Barring some zombie apocalypse of unrivaled proportions, it’s pretty unlikely we’ll ever have to face the nightmare of a world without the Internet. We might just have to live without something almost as good, though—newspapers. Yes, that’s right; the very S&B you know and love is NEVER COMING BACK! Well . . . maybe not. But read on, dear reader, read on, for the truth.

You see, while the S&B is funded mostly by our beloved SPARC, and therefore, by the College and the student activities fund you all pay, there is no SPARC in the real world. There’s just economics, and frankly, not much of that is making sense at all these days. To be clear, we’re not talking about small newspapers, like your local town paper or a state paper (although some of those have already gone under). We’re discussing seriously big names like The New York Times, The Washington Post or the Los Angeles Times. Costs have gone up, readership is down, and no one has the spare change anymore to pick up a copy on their way to work. They’re in real trouble.

Enter the Internet. That friend, who we all love and abuse quite constantly, and which you might even be using to read this article, is not so much of a friend to newspapers. Yes, they’ve created websites, evolved online-only content, tried to make you pay for special sections or editions online (like we’d ever do that), and filled their pages with ads in a desperate attempt to keep turning a profit. Yet we can still get the same news printed in newspapers online, and for free. So unfortunately, it’s not looking like it’s enough. The newspaper as we know it—and the entire print industry, for that matter—is worried. And you should be, too.

Or should you? recently launched the Kindle, the latest iteration of a so-called breed of “e-readers,” or mini-computers designed to download electronic copies of books (or newspapers) that you can read on these devices. They have even done away for the most part with LCD screens that cause eye strain after a few hours of reading in favor of more natural, “ink-based” screens. There are a few around campus, if you pay attention.

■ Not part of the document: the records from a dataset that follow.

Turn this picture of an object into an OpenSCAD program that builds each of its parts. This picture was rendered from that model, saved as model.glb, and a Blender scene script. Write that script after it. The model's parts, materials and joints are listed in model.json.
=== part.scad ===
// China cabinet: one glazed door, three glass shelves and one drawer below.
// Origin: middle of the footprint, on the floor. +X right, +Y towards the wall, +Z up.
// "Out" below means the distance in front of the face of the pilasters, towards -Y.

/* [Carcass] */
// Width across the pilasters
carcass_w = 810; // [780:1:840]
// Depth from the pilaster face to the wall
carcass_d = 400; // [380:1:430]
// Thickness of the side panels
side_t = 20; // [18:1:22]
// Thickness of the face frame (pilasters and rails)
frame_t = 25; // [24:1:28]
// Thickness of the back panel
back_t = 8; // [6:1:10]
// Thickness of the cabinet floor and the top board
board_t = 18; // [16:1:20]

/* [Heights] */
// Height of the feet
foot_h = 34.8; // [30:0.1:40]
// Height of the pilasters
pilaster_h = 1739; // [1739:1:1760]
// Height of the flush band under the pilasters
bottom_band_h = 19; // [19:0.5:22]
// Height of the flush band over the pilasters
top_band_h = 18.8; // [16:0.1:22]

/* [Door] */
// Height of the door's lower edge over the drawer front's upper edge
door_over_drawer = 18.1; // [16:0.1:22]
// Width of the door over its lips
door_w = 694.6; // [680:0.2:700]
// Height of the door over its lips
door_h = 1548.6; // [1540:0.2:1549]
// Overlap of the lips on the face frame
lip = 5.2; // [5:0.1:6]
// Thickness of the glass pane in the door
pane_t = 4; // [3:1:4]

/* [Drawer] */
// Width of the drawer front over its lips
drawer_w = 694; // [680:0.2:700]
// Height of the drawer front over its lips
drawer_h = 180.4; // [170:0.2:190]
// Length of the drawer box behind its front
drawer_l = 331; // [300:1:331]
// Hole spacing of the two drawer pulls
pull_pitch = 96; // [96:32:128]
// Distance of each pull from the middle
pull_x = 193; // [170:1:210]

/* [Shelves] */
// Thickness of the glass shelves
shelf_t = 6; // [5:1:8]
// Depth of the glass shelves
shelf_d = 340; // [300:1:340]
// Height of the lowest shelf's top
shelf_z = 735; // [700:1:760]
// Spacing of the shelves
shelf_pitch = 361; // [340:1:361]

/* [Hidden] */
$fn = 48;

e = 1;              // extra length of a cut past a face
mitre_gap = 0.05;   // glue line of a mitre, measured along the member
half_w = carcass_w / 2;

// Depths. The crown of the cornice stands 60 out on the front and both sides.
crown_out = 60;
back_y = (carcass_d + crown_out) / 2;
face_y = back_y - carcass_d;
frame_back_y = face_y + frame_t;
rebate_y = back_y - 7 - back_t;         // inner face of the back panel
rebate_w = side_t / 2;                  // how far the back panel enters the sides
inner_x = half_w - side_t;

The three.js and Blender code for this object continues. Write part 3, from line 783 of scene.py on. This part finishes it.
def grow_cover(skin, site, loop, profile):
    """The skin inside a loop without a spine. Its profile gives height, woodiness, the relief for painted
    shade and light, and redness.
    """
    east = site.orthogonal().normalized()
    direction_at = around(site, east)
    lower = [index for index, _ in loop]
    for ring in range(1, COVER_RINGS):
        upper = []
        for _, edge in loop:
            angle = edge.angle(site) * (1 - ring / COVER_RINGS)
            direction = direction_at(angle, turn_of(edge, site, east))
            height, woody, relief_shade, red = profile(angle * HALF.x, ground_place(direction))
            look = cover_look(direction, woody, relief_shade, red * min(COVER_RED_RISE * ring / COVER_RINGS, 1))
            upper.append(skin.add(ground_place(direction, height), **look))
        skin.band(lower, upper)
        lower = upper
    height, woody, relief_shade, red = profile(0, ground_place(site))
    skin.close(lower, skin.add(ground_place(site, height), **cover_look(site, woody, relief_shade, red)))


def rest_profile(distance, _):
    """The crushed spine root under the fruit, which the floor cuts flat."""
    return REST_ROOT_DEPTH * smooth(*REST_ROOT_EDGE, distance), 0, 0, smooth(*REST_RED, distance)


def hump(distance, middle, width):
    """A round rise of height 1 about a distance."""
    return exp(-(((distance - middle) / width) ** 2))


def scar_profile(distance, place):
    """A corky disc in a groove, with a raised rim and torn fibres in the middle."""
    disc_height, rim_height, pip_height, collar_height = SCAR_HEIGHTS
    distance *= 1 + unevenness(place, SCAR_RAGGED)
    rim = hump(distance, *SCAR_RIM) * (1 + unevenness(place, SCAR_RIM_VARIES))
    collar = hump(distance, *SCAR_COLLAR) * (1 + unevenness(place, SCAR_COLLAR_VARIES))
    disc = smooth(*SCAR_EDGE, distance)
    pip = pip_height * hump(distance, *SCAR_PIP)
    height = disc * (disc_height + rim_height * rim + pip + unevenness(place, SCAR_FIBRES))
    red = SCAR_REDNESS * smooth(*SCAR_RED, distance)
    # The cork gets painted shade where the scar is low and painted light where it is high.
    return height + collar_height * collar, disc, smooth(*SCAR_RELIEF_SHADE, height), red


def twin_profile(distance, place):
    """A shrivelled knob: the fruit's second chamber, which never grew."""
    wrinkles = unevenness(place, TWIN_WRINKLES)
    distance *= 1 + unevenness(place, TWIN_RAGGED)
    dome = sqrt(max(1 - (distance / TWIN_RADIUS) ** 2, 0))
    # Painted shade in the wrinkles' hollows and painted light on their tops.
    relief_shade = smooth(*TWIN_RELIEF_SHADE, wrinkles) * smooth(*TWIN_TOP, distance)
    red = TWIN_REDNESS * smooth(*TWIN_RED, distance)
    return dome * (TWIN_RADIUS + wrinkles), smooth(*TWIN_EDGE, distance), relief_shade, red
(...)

These devices are quickly becoming popular—not quite as popular as iPods are today, but then again, these are first or second generation devices, sort of like those blocky, 5-pound iPods from several years ago that could hold 3.5 songs and had a 20-minute battery life. These Kindles allow you to download books in less than 60 seconds as long as you have a cell phone signal, and one device can hold hundreds of novels. Instead of carrying around an entire backpack of books, you can now just carry one Kindle. The battery lasts for weeks, unlike your laptop, and books are all cheaper, since you’re only paying for a digital copy and no printing is involved. It saves costs for the publishers and it helps cut down on needless tree-killing.

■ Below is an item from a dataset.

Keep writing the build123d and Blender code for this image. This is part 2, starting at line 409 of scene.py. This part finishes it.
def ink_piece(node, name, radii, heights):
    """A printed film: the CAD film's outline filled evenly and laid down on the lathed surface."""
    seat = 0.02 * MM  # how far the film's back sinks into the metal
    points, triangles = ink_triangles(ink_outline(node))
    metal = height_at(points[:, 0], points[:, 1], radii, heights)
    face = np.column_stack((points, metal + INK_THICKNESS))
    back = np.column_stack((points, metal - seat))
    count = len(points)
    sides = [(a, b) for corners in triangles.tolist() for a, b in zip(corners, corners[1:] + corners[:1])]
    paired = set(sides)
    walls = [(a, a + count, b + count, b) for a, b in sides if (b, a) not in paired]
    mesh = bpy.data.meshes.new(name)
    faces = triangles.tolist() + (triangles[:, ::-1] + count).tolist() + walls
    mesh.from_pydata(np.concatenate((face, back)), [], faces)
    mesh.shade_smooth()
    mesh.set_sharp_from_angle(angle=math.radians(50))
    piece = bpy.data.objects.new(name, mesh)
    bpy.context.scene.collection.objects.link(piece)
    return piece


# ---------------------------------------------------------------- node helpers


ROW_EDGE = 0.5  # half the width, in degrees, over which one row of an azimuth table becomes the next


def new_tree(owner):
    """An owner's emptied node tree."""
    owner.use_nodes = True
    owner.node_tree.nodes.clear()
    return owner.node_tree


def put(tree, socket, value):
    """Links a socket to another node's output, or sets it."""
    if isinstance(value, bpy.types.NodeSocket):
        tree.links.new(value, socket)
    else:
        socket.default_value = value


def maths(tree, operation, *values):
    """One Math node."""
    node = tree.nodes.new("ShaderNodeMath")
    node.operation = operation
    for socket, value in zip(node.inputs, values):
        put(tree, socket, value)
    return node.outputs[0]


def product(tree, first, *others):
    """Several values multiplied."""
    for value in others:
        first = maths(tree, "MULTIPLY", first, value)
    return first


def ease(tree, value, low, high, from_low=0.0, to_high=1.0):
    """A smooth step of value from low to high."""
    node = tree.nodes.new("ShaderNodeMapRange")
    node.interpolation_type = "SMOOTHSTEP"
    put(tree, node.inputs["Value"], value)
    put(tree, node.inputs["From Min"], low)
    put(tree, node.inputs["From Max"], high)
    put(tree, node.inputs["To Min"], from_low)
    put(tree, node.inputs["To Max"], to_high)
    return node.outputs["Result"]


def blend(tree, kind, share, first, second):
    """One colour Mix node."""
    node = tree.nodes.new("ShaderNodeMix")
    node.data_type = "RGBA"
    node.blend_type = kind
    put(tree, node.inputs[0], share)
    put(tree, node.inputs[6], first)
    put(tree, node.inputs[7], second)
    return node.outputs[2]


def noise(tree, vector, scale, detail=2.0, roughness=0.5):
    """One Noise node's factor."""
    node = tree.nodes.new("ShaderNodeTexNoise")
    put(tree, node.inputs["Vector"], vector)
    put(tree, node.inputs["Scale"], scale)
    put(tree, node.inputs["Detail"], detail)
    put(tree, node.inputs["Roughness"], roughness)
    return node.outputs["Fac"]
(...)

There are some downsides though: the screen is pretty small, and if Amazon or the service goes under, you’re out a lot of cash—$360, to be exact. It takes a lot of books to make up for that initial investment and start earning on the savings. But they’re getting better—Amazon’s Kindle 2 was recently released, making some crucial improvements on the first version, and on Wednesday Amazon, in conjunction with The New York Times, will launch an even newer version, with a much larger screen, designed to save the newspaper industry. And did I mention this version is designed for textbooks?

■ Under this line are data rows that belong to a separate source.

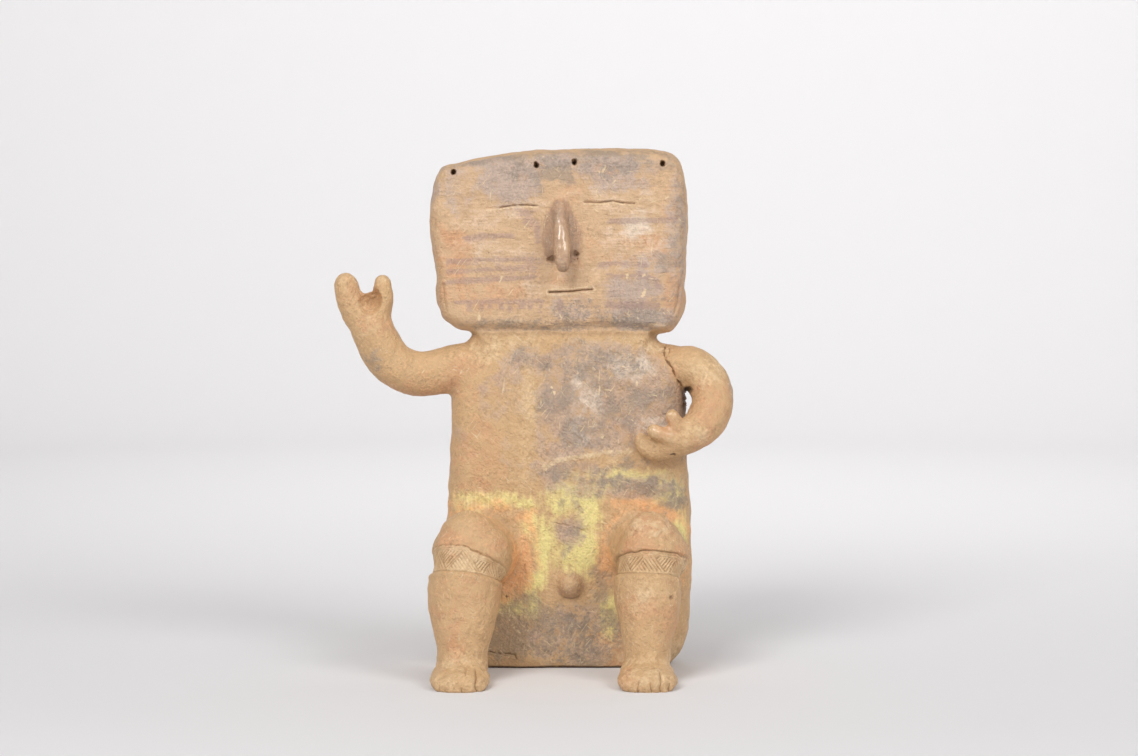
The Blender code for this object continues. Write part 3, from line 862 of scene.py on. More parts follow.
is_face = head_skin & (y < HEAD_FRONT + 10)
is_belly = (z < 292) & (y > -42) & (y < 8)
is_front = (skin_normals[:, 1] < 0.25) & (y > -35)
print("points on the front of the slabs:", int(is_front.sum()))

# %% Painted stripes on the face
stripes = np.max([
    lines_of(2.6, ((-88, 373.4), (-72, 375), (-50, 375.7))),
    lines_of(2.0, ((-104, 353.2), (-76, 354.7), (-30, 355.6)), ((-104, 345.0), (-76, 346.2), (-30, 347.6))),
    lines_of(2.3, ((-104, 335.6), (-76, 337.5), (-30, 340.0))),
    lines_of(1.7, ((-98, 318.6), (-60, 319.4), (-23, 319.2))),
    lines_of(2.4, ((36, 387.6), (65, 388.6), (92, 390))),
    lines_of(1.8, ((26, 350.2), (44, 351.4), (66, 349.6))),
    lines_of(2.3, ((34, 340.6), (61, 341.8), (72, 339.2), (78, 332))),
    lines_of(3.2, ((34, 316), (76, 316))),
    patches((-37, 395, 7, 3.4), (-33, 387, 7.5, 4.5, 0.7), (-27, 379, 3, 10, 0.6), (-7.5, 315, 2.5, 6)),
    patches((-34, 352, 10, 8, 0.3)),
], axis=0)
tooth = np.abs(((x + 98) / 8.7 + 0.14 * np.sin(x * 0.35)) % 1 * 2 - 1)
tooth_length = 7.5 + 2.0 * np.sin(x * 0.23 + 1)
comb = np.minimum(319.5 - z, (0.46 - tooth) * 4.3)
comb = np.minimum(comb, (tooth_length - (319.5 - z)) * 0.8)
stripes = only(np.maximum(stripes, np.where((x > -90) & (x < -22), comb + 0.3, FAR)), is_face)
print("points under a painted stripe:", int((stripes > 0).sum()))

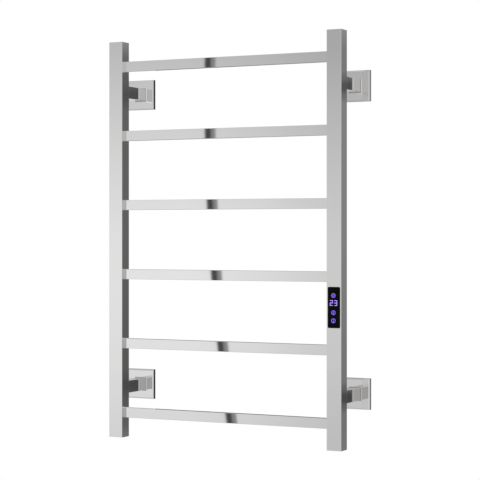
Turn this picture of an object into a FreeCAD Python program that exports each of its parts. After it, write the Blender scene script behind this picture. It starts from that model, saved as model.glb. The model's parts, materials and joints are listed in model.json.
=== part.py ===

Now even the bookstore is getting worried! Imagine downloading all your textbooks onto one small, light-weight device. Then imagine all those same textbooks that weigh down your back and your soul costing less because they’re not in print. It’s a beautiful thought, ain’t it? So the economic recession might not be all that bad, if this pipe dream comes to pass sometime in the future. For now, however, I think I’ll stick to my print copy of the Times—as long as it’s around.